With richest stores your glowing bosoms fraught,
Perception quick, and luxury of thought ;
The high designs that heave the labouring soul,
Panting for fame, impatient of controul ;
And fond enthusiastic thought, that feeds
On pictur’d tales of vast heroic deeds ;
And quick affections, kindling into flame
At virtue’s, or their country’s honour’d name ;
And spirits light to every joy in tune ;
And friendship ardent as a summer’s noon ;
And generous scorn of vice’s venal tribe ;
And proud disdain of interest’s sordid bribe ;
And conscious honour’s quick instinctive sense ;

And smiles unforc’d ; and easy confidence ;
And vivid fancy, and clear simple truth ;
And all the mental bloom of vernal youth.

How bright the scene to fancy’s eye appears,
Thro’ the long perspective of distant years,
When this, this little group their country calls
From academic shades and learned halls,
To fix her laws, her spirit to sustain,
And light up glory thro’ her wide domain !
Their various tastes in different arts display’d,
Like temper’d harmony of light and shade,
With friendly union in one mass shall blend,
And this adorn the state, and that defend.
These the sequester’d shade shall cheaply please,
With learned labour and inglorious ease :
With those, impell’d by some resistless force,
O’er seas and rocks shall urge their vent’rous course ;

Rich fruits matur’d by glowing suns behold,
And China’s groves of vegetable gold ;
From every land the various harvest spoil,
And bear the tribute to their native soil :
But tell each land (while every toil they share,
Firm to sustain, and resolute to dare,)
MAN is the nobler growth our realms supply,
And SOULS are ripen’d in our northern sky.

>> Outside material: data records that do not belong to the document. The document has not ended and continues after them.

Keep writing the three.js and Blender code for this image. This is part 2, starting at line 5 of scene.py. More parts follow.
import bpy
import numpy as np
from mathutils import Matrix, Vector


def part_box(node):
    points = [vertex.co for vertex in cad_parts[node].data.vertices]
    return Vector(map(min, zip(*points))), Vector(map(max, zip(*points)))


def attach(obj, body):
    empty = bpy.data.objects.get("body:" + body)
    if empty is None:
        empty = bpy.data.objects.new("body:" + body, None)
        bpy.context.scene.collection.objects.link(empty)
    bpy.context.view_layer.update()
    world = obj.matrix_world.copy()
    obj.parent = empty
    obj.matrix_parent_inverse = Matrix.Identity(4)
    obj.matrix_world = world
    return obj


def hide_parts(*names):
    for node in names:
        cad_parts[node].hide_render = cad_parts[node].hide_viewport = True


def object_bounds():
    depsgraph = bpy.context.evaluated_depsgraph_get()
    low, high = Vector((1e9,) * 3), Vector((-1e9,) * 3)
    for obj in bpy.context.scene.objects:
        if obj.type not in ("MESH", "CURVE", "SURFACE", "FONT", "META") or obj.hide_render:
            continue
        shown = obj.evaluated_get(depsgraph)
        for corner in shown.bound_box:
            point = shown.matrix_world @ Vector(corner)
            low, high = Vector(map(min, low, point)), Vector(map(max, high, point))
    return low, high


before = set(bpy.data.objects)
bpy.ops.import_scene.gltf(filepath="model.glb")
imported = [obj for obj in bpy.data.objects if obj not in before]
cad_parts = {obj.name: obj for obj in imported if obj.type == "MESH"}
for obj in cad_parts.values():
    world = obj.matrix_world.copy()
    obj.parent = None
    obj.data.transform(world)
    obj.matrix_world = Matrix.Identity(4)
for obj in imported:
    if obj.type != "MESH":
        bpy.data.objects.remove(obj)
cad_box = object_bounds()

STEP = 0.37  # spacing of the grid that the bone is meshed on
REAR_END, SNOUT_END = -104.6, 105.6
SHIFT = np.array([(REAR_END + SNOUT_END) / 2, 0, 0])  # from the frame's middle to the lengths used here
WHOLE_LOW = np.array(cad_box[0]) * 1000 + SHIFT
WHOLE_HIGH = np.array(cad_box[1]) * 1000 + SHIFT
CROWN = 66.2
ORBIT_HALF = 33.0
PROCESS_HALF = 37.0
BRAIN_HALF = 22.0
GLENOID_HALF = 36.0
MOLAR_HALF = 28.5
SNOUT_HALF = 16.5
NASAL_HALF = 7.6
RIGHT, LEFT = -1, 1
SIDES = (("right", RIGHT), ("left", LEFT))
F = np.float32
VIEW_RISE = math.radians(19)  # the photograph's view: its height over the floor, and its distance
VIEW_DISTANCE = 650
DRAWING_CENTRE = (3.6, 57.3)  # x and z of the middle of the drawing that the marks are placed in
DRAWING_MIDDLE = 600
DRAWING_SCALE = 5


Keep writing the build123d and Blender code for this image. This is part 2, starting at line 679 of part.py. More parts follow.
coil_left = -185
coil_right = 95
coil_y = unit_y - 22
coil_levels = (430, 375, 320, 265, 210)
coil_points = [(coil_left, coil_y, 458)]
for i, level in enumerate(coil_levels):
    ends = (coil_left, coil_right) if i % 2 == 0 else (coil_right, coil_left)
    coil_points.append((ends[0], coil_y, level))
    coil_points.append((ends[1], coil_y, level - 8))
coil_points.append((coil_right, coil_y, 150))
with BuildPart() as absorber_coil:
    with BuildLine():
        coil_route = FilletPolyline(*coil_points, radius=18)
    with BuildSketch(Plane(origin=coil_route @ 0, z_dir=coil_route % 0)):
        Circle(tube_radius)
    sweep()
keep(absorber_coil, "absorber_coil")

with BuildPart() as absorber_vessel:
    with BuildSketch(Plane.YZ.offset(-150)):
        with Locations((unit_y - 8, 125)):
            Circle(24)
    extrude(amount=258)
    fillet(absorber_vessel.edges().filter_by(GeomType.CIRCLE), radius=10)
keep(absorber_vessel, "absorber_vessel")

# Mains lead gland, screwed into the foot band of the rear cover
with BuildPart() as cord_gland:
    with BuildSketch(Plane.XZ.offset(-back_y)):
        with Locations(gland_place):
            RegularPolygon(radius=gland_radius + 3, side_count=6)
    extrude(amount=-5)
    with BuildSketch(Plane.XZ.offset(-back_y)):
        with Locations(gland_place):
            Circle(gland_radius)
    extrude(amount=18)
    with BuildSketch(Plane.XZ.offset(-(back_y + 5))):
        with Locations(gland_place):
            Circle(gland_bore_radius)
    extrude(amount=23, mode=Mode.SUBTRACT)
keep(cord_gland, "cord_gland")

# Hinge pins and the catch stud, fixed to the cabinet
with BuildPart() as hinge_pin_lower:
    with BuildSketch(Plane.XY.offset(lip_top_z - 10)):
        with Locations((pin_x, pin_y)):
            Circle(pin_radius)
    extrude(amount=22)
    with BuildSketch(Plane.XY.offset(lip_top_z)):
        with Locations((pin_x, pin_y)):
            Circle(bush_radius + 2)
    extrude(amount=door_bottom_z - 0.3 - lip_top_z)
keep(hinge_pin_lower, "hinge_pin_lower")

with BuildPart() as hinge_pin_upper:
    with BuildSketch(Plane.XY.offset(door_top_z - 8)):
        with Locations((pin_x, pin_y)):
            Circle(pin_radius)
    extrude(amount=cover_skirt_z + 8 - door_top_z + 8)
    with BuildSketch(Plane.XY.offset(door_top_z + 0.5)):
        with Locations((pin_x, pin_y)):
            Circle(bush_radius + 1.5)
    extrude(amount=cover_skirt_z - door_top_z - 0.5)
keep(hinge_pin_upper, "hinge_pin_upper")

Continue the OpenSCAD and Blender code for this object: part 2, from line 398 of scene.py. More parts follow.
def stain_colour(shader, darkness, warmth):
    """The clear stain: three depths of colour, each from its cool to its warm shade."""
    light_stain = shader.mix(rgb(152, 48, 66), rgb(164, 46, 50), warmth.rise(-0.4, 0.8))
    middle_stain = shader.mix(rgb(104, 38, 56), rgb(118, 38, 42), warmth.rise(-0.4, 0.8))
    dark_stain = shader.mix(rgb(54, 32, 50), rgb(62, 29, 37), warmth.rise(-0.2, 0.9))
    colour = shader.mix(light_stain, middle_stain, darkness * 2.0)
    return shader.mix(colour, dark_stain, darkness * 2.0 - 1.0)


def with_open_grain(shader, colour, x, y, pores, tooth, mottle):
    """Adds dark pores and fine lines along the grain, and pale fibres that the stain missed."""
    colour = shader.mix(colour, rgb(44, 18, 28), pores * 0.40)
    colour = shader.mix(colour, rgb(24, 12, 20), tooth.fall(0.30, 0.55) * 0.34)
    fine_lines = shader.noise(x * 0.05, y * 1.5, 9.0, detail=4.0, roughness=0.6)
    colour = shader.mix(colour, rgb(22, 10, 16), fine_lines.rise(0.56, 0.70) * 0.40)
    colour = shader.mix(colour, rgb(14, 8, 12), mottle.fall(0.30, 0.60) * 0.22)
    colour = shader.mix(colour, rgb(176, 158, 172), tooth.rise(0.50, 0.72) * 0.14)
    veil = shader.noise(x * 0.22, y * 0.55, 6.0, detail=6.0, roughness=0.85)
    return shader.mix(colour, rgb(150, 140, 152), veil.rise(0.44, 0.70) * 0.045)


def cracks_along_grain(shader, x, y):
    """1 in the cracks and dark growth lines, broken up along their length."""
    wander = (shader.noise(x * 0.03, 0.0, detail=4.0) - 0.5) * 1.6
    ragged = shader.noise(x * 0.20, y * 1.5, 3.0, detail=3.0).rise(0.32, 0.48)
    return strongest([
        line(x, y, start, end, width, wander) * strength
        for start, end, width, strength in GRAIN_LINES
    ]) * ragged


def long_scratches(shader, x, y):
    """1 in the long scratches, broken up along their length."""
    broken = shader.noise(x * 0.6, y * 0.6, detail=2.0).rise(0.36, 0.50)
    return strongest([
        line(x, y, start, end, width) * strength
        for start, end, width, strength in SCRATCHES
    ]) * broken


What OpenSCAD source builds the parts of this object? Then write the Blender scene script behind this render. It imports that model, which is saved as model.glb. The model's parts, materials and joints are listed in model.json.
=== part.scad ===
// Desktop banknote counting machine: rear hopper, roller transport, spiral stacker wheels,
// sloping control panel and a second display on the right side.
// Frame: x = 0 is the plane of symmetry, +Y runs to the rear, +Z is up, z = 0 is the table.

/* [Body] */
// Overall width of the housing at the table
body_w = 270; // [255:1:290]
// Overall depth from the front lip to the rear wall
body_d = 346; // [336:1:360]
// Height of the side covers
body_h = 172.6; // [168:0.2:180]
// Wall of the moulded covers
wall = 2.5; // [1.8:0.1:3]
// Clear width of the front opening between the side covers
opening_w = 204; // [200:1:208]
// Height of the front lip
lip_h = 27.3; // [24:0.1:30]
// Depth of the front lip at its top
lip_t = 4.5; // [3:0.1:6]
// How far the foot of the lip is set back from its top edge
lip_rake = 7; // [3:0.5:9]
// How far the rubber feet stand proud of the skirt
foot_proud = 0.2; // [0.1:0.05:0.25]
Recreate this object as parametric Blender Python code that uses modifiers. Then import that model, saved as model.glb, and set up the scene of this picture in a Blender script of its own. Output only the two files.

Some pensive creep along the shelly shore ;
Unfold the silky texture of a flower ;
With sharpen’d eyes inspect an hornet’s sting,
And all the wonders of an insect’s wing.
Some trace with curious search the hidden cause
Of nature’s changes, and her various laws ;
Untwist her beauteous web, disrobe her charms,
And hunt her to her elemental forms :
Or prove what hidden powers in herbs are found

To quench disease and staunch the burning wound ;
With cordial drops the fainting head sustain,
Call back the flitting soul, and still the throbs of pain.

The patriot passion this shall strongly feel,
Ardent, and glowing with undaunted zeal ;
With lips of fire shall plead his country’s cause,
And vindicate the majesty of laws.
This cloath’d with Britain’s thunder, spread alarms
Thro’ the wide earth, and shake the pole with arms.
That to the sounding lyre his deeds rehearse,
Enshrine his name in some immortal verse,
To long posterity his praise consign,
And pay a life of hardships by a line.
While others, consecrate to higher aims,
Whose hallow’d bosoms glow with purer flames,
Love in their heart, persuasion in their tongue,
With words of peace shall charm the list’ning throng,

Draw the dread veil that wraps th’ eternal throne,
And launch our souls into the bright unknown.